Consider one of the franchise’s most famous scenes, in which Gibson’s Riggs nearly kills himself in a depressed, booze-filled stupor. He loads his gun and pushes it first against his forehead, then into his mouth, before breaking down and consoling himself with a photo of his wife. “I miss you,” he cries onto the picture frame. Nearly 30 years later, the series features a similar scene just before Murtaugh gets his new assignment. As before, Riggs sits alone in his trailer with plenty of alcohol, a picture of his dead wife, and a loaded weapon. Instead of sticking the nozzle straight into his mouth to rehash Gibson’s scenery chewing, however, Crawford spins the gun until it points right at him. Too apathetic to act, he responds, “Bang.”

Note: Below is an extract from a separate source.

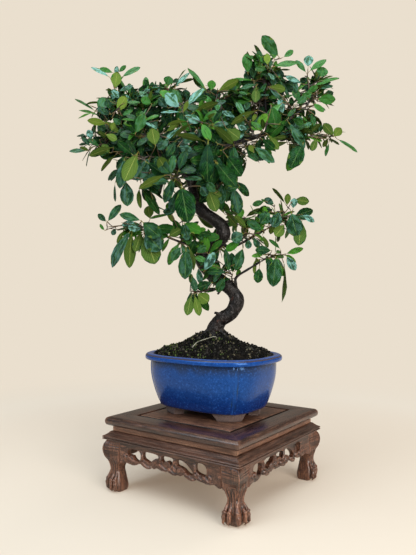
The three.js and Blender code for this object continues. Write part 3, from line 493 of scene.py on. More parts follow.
apron_openings = [
    [(-74.5, 59), (-72.5, 64), (-66, 66.2), (-57, 66), (-51, 63.5), (-49.8, 58), (-51.5, 52.5),
     (-56, 50.2), (-62, 52.5), (-66, 56.5), (-71, 57)],
    [(-46.4, 60), (-45, 64.5), (-38, 66.6), (-27, 66.6), (-19, 65.5), (-17.2, 62.5), (-21, 59.5),
     (-27, 57.5), (-31, 54), (-35, 52.8), (-40, 54.5), (-44.5, 56)],
    [(-12.3, 61), (-11, 65.5), (-4, 66.8), (5, 66.6), (9.6, 64.5), (9.9, 60), (8, 55.6), (4, 56.5),
     (0, 60), (-5, 59.5), (-9.5, 57.5)],
    [(13.8, 62), (15, 65.5), (20, 66.4), (28, 64.5), (35, 60), (41, 54.5), (41.4, 51), (37, 49.8),
     (31, 51.5), (26, 55), (20, 57), (14.5, 58)],
    [(44.9, 61), (46.3, 66), (52, 68), (59, 67.3), (63.4, 63), (63.6, 57), (60.5, 52.6), (55, 53),
     (49, 54.5), (45.6, 56.5)],
]
apron_lobes = [(-70.4, 53.4), (-44.3, 50), (-13.3, 52.4), (2.7, 50.4), (31.6, 48.9), (47.2, 50.9),
               (60.5, 50.2)]
apron_posts = [
    # top and foot of each post's curl
    ((-48.2, 67), (-46.6, 54)), ((-14.8, 67), (-14.2, 56)), ((11.8, 67), (6, 53.5)),
    ((43.2, 67), (45.4, 55)),
]
apron_leaves = [
    # foot and tip, width
    ((-29.5, 49), (-18.4, 61.4), 7), ((13.5, 47), (8, 56.5), 6), ((14.5, 47), (22, 57), 6.5),
    ((-58, 47), (-66, 52), 5), ((52, 49), (47.5, 56.5), 5), ((72, 46), (66.5, 56), 6),
    ((-77, 47), (-79, 58), 6),
]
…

Character choices notwithstanding, Lethal Weapon generally opts for formula over frills. The all too recognizable beats of a police procedural reverberate throughout the pilot, which balances its shootouts and explosions with a perpetually angry Brooks, a concerned Cahill, and a CSI knockoff whose nickname is — swear to God — Scorsese. (As actor Johnathan Fernandez puts it in his debut scene, “I wrote a script so these geniuses call me ‘Scorsese.'”) Well-worn plot points and overly contrived jokes like these won’t score Miller and company points for originality, but they’re also so established that they seem kind of comforting.
Besides, by playing the straight man to Peak TV’s boisterous cast of fresh-faced players, Lethal Weapon just might possess the tools to turn things around in later episodes. A striking, but otherwise hidden possibility lies in Keesha Sharp’s Trish Murtaugh, who works as a criminal defense attorney. (In the movies, Darlene Love played the character as a housewife-turned-bestselling romance novelist.) The tension latent in a marriage between a police officer and a lawyer are, despite Murtaugh’s assurances to Brooks, rife with narrative possibility. That would only become more obvious if, given the obvious racial disparity between the two main characters, Lethal Weapon decides to tackle stories inspired by numerous police shootings, the Black Lives Matter protest movement, and other related real world news items. Of course this all depends on whether or not Miller and his team even want to do such a thing. And seeing as how Lethal Weapon works well enough to please the general audiences Fox is targeting, this might not be the case.